故事以秋千开头,具有强烈的象征意味。故事里不同人物的命运就在这个意象的笼罩之下依次展开。几乎所有人都遭到了被秋千掀翻的命运,即使他们有的曾经风光一时,比如蔡琥珀,比如老朴,但最终还是一个个轰然倒地,而唯有王葡萄,这颗如旱沟里的葡萄,在动荡不安的年代,却疯狂地生长着。王葡萄对秋千的驾驭的能力象征了她对命运的掌握能力。而这种能力是一种超越了一切社会历史变化和时代变迁的远古智慧。王葡萄的故事其实就是《庄子》里庖丁解牛的再现。《庄子》里讲庖丁杀牛的神乎其技,所映射的也正是这种处世智慧:“依乎天理,批大郤,导大窾,因其固然”。王葡萄嘴上经常挂着的一句话就是:“咱惹不起还躲不起吗?躲躲就过去了。”于是红薯窖成了二大避世的世外桃源。纵然外面的世界紛纷扰扰,烈烈轰轰,终有合久必分,分久必合的一天。“她听过去十四军来了,驻下了,后来又走了。八路军来了,也走了。土改队住了一年,还是个走。”社会变迁的节奏快得让人喘不过气来,人物的命运在历史的巨轮高速运转下更加显得是渺小和惘然。像蔡琥珀、老朴、孙少勇这些急切跟着历史的风向航行的人们,即使他们叱咤一时,但终究也躲不过命运的戏弄。而王葡萄这个“庖丁”,在历史的秋千上,紧紧抓住的却是历史巨轮边上的狭窄的空隙,恢恢乎于其中而游刃有余。

《庄子》里面说:“良疱岁更刀,割也;族疱月更刀,折也。”《第九个寡妇》讲述的故事,就像是是在秋千上进行的一场杀牛比赛。其他人拿着刀抵抗着命运,或砍或剁,最终被翻滚的秋千掀翻。而惟有王葡萄,一直带着二大从死亡的边缘一直走到了生命的最后,“外头的事再变,人再变,他也全躲过去了。”红薯窑不仅躲过二大,也躲过老仆,还躲过逃避计划生育妇女,许多人的命运在历史的巨轮滚动下被碾碎,而唯有这么一个窑洞,躲过了风风雨雨,这不仅是一种生命力的张扬,更是一种古老智慧的延续。

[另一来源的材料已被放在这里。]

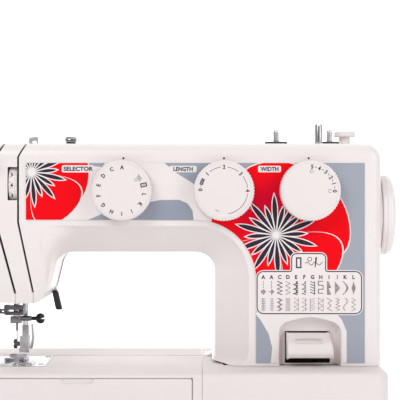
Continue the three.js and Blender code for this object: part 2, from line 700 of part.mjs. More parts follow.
const CLAMP_Z = 124.5;
const clampBody = box([-5.6, 4], [-5, 4.6], [CLAMP_Z - 3.6, CLAMP_Z + 2.4]);
const clampTube = rod("X", 2.2, [3, 13.2], [0, 0, CLAMP_Z + 0.4], 14);
const clampBore = rod("Z", BAR_RADIUS + GAP, [CLAMP_Z - 9, 140], [0, 0, 0], 16);
part(
  "needle_clamp",
  cut(join(clampBody, clampTube), clampBore, rod("X", 1.4, [4, 20], [0, 0, CLAMP_Z + 0.4], 12)),
  STEEL, needleLine,
);
const screwProfile = [
  [0, 9], [1, 9], [1, 13.6], [1.7, 13.6], [1.7, 18], [3.4, 18.6], [4.6, 20.4], [4.6, 22.6], [3.6, 24.6],
  [0, 25],
];
part(
  "needle_clamp_screw",
  cut(
    turned("X", screwProfile, [0, 0, CLAMP_Z + 0.4], 20),
    box([22.6, 27], [-7, 7], [CLAMP_Z - 0.2, CLAMP_Z + 1]),
  ),
  BLACK, needleLine,
);
const needleProfile = [[0, 98], [0.45, 102], [0.45, 113], [0.95, 114.5], [0.95, 121], [0, 121]];
part("needle", turned("Z", needleProfile, [0, 0, 0], 12), CHROME, needleLine);

// Needle threader: a slide on its own rod beside the needle bar, with a thumb tab on the left.
const threaderRod = rod("Z", 1.6, [131, 176], [-17, 3, 0], 12);
const threaderArm = box([-36, -7.6], [0.8, 5.4], [128.6, 133]);
const threaderTab = box([-40, -34], [-6, 5.4], [127.4, 136]);
const threaderHook = box([-9.6, -7.2], [-8, 2], [128.6, 130.4]);
part("needle_threader", join(threaderRod, threaderArm, threaderTab, threaderHook), STEEL, needleLine);

// Take-up lever: a thin arm in the left groove, with its eye in front of the face.
const TAKE_UP_X = -155.5;
const TAKE_UP_PIVOT = [10, 225]; // [y, z]
const takeUp = assembly(TAKE_UP_X, ...TAKE_UP_PIVOT);
const takeUpArm = rounded(
  [[-6, -6, 5.5], [6, -6, 5.5], [6, 6, 5.5], [-30, 24, 12], [-64, 43, 2.5], [-66, 37, 2.5]],
  3,
);
part(
  "take_up_lever",
  cut(prism("X", takeUpArm, [-0.55, 0.55]), rod("X", 1.2, [-1, 1], [0, -61.5, 37.6], 10)),
  CHROME, takeUp,
);

// ------------------------------------------------------------------ presser bar and foot

const presserLine = assembly(PRESSER_X, PRESSER_Y, 0);
part("presser_bar", rod("Z", 3, [98, 200], [0, 0, 0], 16), CHROME, presserLine);
const FOOT_TOP = 92.2;
const ankle = join(
  box([-4.6, 4.2], [-5, 5], [FOOT_TOP + 3, 108]),
  box([-4.6, 4.2], [-8.4, -3], [FOOT_TOP + 1.4, 97.2]),
);
part(
  "foot_holder",
  cut(ankle, rod("Z", 3 + GAP, [97.6, 120], [0, 0, 0], 16)),
  STEEL, presserLine,
);
const footScrew = [[0, -4.9], [2, -4.9], [2, -7.4], [4.2, -7.4], [4.2, -10.4], [0, -10.4]];
part("foot_screw", turned("X", footScrew, [0, 0, 100.6], 18), CHROME, presserLine);
const releaseArm = prism(
  "Y",
  rounded([
    [4.6, 95.4, 0], [6.4, 96.6, 0], [8.2, 106, 2], [6.6, 118.6, 0], [5.2, 118.6, 0], [5.6, 106, 3],
    [4.6, 99, 0],
  ]),
  [0, 6],
);
part("foot_release_lever", releaseArm, STEEL, presserLine);

// Presser foot: a sole with a needle slot, two toes, a heel cut away below, and the pin it hangs from.
const footOutline = rounded([
  [-9.6, -13, 2], [-3.7, -13, 0], [-3.7, -7.5, 0], [3.7, -7.5, 0], [3.7, -13, 0], [9.6, -13, 2],
  [9.6, 13, 3], [-9.6, 13, 3],
]);
const footSide = [[-14, BED_TOP + GAP], [7, BED_TOP + GAP], [14, 89.6], [14, 90], [-12, 90], [-14, 91.4]];
const footSole = prism("Z", footOutline, [BED_TOP, 92]).intersect(prism("X", footSide, [-12, 12]));
const needleWindow = box([-5, 5], [-2.2, 2.2], [80, 95]);
const FOOT_PIN = [8.4, 91.2]; // [y, z]
const footCheeks = [-7.6, 5.4].map((x) => box([x, x + 2.2], [6, 11], [89, FOOT_TOP]));
const footPin = rod("X", 0.9, [-6.4, 6.4], [0, ...FOOT_PIN], 10);
part("presser_foot", join(cut(footSole, needleWindow), ...footCheeks, footPin), STEEL, needleLine);

// Lifter: pivots behind the presser bar, comes out of the head's side and hangs down as a black grip.
const LIFTER_PIVOT = [-150, 35, 163]; // x, y, z
const lifter = assembly(...LIFTER_PIVOT);
const lifterArm = prism(
  "Y",
  rounded(
    [[-6, -6, 5.5], [4, -7, 4], [36, -17, 3], [39.5, -16, 1.5], [37.5, -11, 2], [6, 5, 4], [-6, 6, 5.5]],
    3,
  ),
  [-1.5, 1.5],
);
const lifterGrip = prism(
  "Y",
  rounded([[33, -16.5, 1], [36.6, -34.4, 2], [41.6, -33.2, 2], [38.4, -15, 1]], 3),
  [-3.6, 3.6],
);
part("presser_lever", join(lifterArm, lifterGrip), BLACK, lifter);

// ------------------------------------------------------------------ dials, reverse lever and tension wheel

// A ribbed dial on its shaft, in its own frame: the face is at -Y.
function dial(reach) {
  const profile = [
    [0, -14.6], [23, -14.6], [DIAL_RADIUS - 0.5, -12.6], [DIAL_RADIUS, -10.5], [DIAL_RADIUS, -1.6],
    [DIAL_RADIUS - 1, -0.8], [4, -0.8], [4, reach], [0, reach],
  ];
  return turned("Y", profile, [0, 0, 0], 36);
}
const DIAL_BACK = BODY_FRONT - 0.6;
const selector = assembly(SELECTOR_X, DIAL_BACK, DIAL_Z);
const camStack = [
  [0, 7.6], [14, 7.6], [14, 11], [16, 11], [16, 15], [13, 15], [13, 19], [15.5, 19], [15.5, 23], [12, 23],
  [12, 27], [4, 27], [4, 31], [0, 31],
];
part("selector_dial", join(dial(8), turned("Y", camStack, [0, 0, 0], 20)), DIAL_WHITE, selector);
part("length_dial", dial(16), DIAL_WHITE, assembly(LENGTH_X, DIAL_BACK, DIAL_Z));
part("width_dial", dial(16), DIAL_WHITE, assembly(WIDTH_X, DIAL_BACK, DIAL_Z));

const TENSION_Y = -27.6;
const TENSION_Z = 245;
const tensionProfile = [
  [0, -2.2], [2.6, -2.2], [2.6, 0], [17.4, 0], [18, 0.6], [18, 6.6], [17.4, 7.2], [0, 7.2],
];
part(
  "tension_dial", turned("X", tensionProfile, [0, 0, 0], 40), DIAL_WHITE,
  assembly(-144.8, TENSION_Y, TENSION_Z),
);

// Reverse lever: a thumb piece that hinges behind the pillar's face.
const REVERSE_PIVOT = [-12, 112]; // [y, z]
const reverseProfile = rounded([
  [-24, -16, 0], [-42, -16, 1.5], [-44.5, -12, 3], [-42, -6, 6], [-26, 4, 3], [-16, 3.6, 0], [-2, 4, 3],
  [4, 0, 3], [-2, -4, 3], [-14, -7, 4],
], 3);
part(
  "reverse_lever", prism("X", reverseProfile, [94.6, 131.6]), DIAL_WHITE,
  assembly(0, ...REVERSE_PIVOT),
);

// ------------------------------------------------------------------ top of the arm

const WINDER_X = 126.2;
const winder = assembly(WINDER_X, 0, 0);
part(
  "winder_carriage",
  cut(box([-9, 8], [-7, 7], [262, 266]), rod("Z", 3.6, [250, 270], [0, 0, 0], 16)),
  BLACK, winder,
);
const winderProfile = [
  [0, 256], [4.6, 256], [4.6, 261.6], [3.1, 261.6], [3.1, ARM_TOP], [4.6, ARM_TOP + 0.4],
  [3.9, ARM_TOP + 2], [3.1, ARM_TOP + 3], [3.1, 298], [2.4, 299], [0, 299],
];
const winderCatch = box([2.6, 3.8], [-0.6, 0.6], [ARM_TOP + 6, ARM_TOP + 12]);
part("winder_spindle", join(turned("Z", winderProfile, [0, 0, 0], 20), winderCatch), CHROME, winder);

const stopperProfile = [
  [0, ARM_TOP + GAP], [5, ARM_TOP + GAP], [5, 287.2], [9.6, 287.2], [9.6, 291], [8.8, 292], [0, 292.4],
];
part("winder_stopper", turned("Z", stopperProfile, [0, 0, 0], 28), DIAL_WHITE, assembly(149.5, 0, 0));

const guideProfile = [
  [0, ARM_TOP + GAP], [4.6, ARM_TOP + GAP], [5.4, 283], [4, 283.4], [5.8, 284], [6.2, 285], [5, 285.4],
  [5.6, 286],
  [5, 287.4], [0, 287.8],
];
part("winder_tension_guide", turned("Z", guideProfile, [0, 0, 0], 24), CHROME, assembly(-95.7, 0, 0));

const topGuide = cut(
  join(
    box([-4.2, 4.4], [0, 1], [ARM_TOP + GAP, ARM_TOP + 8.4]),
    box([-4.2, -1], [0, 8], [ARM_TOP + GAP, ARM_TOP + 1.3]),
  ),
  prism(
    "Y",
    rounded([
      [-0.8, ARM_TOP - 1, 0], [2.6, ARM_TOP - 1, 0], [3, ARM_TOP + 5, 1.6], [-0.8, ARM_TOP + 5, 1.6],
    ]),
    [-1, 2],
  ),
  box([2.2, 5], [-1, 2], [ARM_TOP - 1, ARM_TOP + 1.2]),
);
part("top_thread_guide", topGuide, STEEL, assembly(-130, 5, 0));

SPOOL_X.forEach((x, i) => {
  const side = ["left", "right"][i];
  const place = assembly(x, SPOOL_Y, 0);
  const pin = [[0, 240], [4, 240], [4, 243], [2.3, 243], [2.3, 294.6], [1.6, 295.8], [0, 295.8]];
  part(`spool_pin_${side}`, turned("Z", pin, [0, 0, 0], 16), CHROME, place);
});

// ------------------------------------------------------------------ rear handle and electrical fittings

const handle = assembly(0, HANDLE_Y, HANDLE_Z);
const [handleLeft, handleRight] = HANDLE_X;
const legOutline = rounded([[-5, 5, 4.8], [-5, -44, 3], [7, -44, 5], [7, -32, 4], [5, 5, 4.8]], 3);
const handleLegs = [
  prism("X", legOutline, [handleLeft, handleLeft + 5.6]),
  prism("X", legOutline, [handleRight - 5.6, handleRight]),
];
const grip = prism(
  "X",
  rounded([[-5, -44, 4], [7, -44, 5], [7, -33, 4], [-5, -33, 4]], 3),
  [handleLeft + 1, handleRight - 1],
);
const handlePins = [
  rod("X", 3.2, [handleLeft + 4, handleLeft + 12], [0, 0, 0], 14),
  rod("X", 3.2, [handleRight - 12, handleRight - 4], [0, 0, 0], 14),
];
part("carrying_handle", join(...handleLegs, grip, ...handlePins), WHITE, handle);

part(
  "power_inlet",
  cut(
    join(box([BODY_RIGHT - 24, BODY_RIGHT], [-17.4, 13.4], [26.6, 49.4])),
    box([BODY_RIGHT - 14, BODY_RIGHT + 1], [-13, 9], [30, 46]),
  ),
  BLACK,
);
const rocker = assembly(BODY_RIGHT - 3, -39, 38);
const rockerOutline = rounded([[-8, -4, 0], [8, -4, 0], [9, 2.4, 1], [0, 1.2, 14], [-9, 4.6, 1]], 3);
const rockerBody = prism("Y", rockerOutline.map(([u, v]) => [v, u]).reverse(), [-7.5, 7.5]);
part("power_switch", rockerBody, BLACK, rocker);

export default machine;
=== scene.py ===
import math

import bmesh
import bpy
from mathutils import Matrix, Vector
from mathutils.geometry import delaunay_2d_cdt


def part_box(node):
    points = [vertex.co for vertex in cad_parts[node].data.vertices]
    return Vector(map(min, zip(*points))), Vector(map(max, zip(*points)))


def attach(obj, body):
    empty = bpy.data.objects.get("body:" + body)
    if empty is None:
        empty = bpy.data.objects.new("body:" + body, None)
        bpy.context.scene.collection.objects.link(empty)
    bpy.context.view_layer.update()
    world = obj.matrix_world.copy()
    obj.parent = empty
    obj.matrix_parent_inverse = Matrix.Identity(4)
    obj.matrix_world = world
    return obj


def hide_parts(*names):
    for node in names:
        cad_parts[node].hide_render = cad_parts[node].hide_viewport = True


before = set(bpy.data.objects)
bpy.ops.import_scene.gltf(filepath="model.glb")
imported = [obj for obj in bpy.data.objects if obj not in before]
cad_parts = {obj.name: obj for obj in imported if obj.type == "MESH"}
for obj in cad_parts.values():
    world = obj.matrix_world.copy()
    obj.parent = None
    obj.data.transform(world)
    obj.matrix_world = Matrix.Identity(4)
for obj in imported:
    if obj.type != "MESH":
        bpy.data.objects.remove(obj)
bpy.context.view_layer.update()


# ---------------------------------------------------------------- front, rear and head covers
# The C-shaped upper body is injection-moulded in glossy white plastic. A rear shell and a front shell
# meet in a seam near the back, and two thread grooves cut the head's front into a side door and a strip.

MM = 0.001


def extent(node):
    """The low and high corners of a CAD node, in millimetres."""
    return [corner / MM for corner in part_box(node)]


def upright(low, high):
    """The x and y of the vertical line through a box's middle."""
    return ((low.x + high.x) / 2, (low.y + high.y) / 2)


def mesh_piece(name, points, faces):
    """Points are in millimetres, in the machine's own frame."""
    mesh = bpy.data.meshes.new(name)
    mesh.from_pydata([Vector(p) * MM for p in points], [], faces)
    shape = bmesh.new()
    shape.from_mesh(mesh)
    bmesh.ops.recalc_face_normals(shape, faces=shape.faces)
    shape.to_mesh(mesh)
    shape.free()
    piece = bpy.data.objects.new(name, mesh)
    bpy.context.scene.collection.objects.link(piece)
    return piece


def round_corners(corners, steps):
    """Turns each [u, v, radius] corner of an outline into an arc."""
    outline = []
    for i, (u, v, radius) in enumerate(corners):
        corner = Vector((u, v))
        if not radius:
            outline.append(corner)
            continue
        back = (Vector(corners[i - 1][:2]) - corner).normalized()
        ahead = (Vector(corners[(i + 1) % len(corners)][:2]) - corner).normalized()
        half = back.angle(ahead) / 2
        centre = corner + (back + ahead).normalized() * radius / math.sin(half)
        spoke = corner + back * radius / math.tan(half) - centre
        sweep = -(math.pi - 2 * half) * math.copysign(1, back.cross(ahead))
        for k in range(steps + 1):
            turn = Matrix.Rotation(sweep * k / steps, 2)
            outline.append(centre + turn @ spoke)
    return outline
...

一部好的作品的真正价值不应该紧紧停留在其文字所表达的社会和现实背景上。古往今来多少伟大的巨著,它们所承载所凝聚的是一时期社会历史文化的大总结,但是多少个世纪过去了,沧海桑田,往日不在,但它们依然能让读者于其中回味,于其中怅然,于其中徜徉,就证明了伟大的作品必然含有超越时代的特质在里面。像托尔斯泰写《战争与和平》的契机是为了探寻俄国社会的出路,但从根本上讲,托尔斯泰所关心的,应该是更广阔的精神与永恒。而《第九个寡妇》里,王葡萄身上所闪现的那股古老而又顽韧的生命力,同样也是能够得到一种广阔的精神与永恒。在历史的秋千上,王葡萄紧紧抓住自己命运,顺乎天理地让一个濒死之人顽强地活了半个世纪,从这个意义上说,这一人物形象身上所承载的厚重感,不仅是因为在她身上承载了半个世纪以来历史的变迁,更多的是在她身上,展现了千年以来人们的坚韧的生存智慧。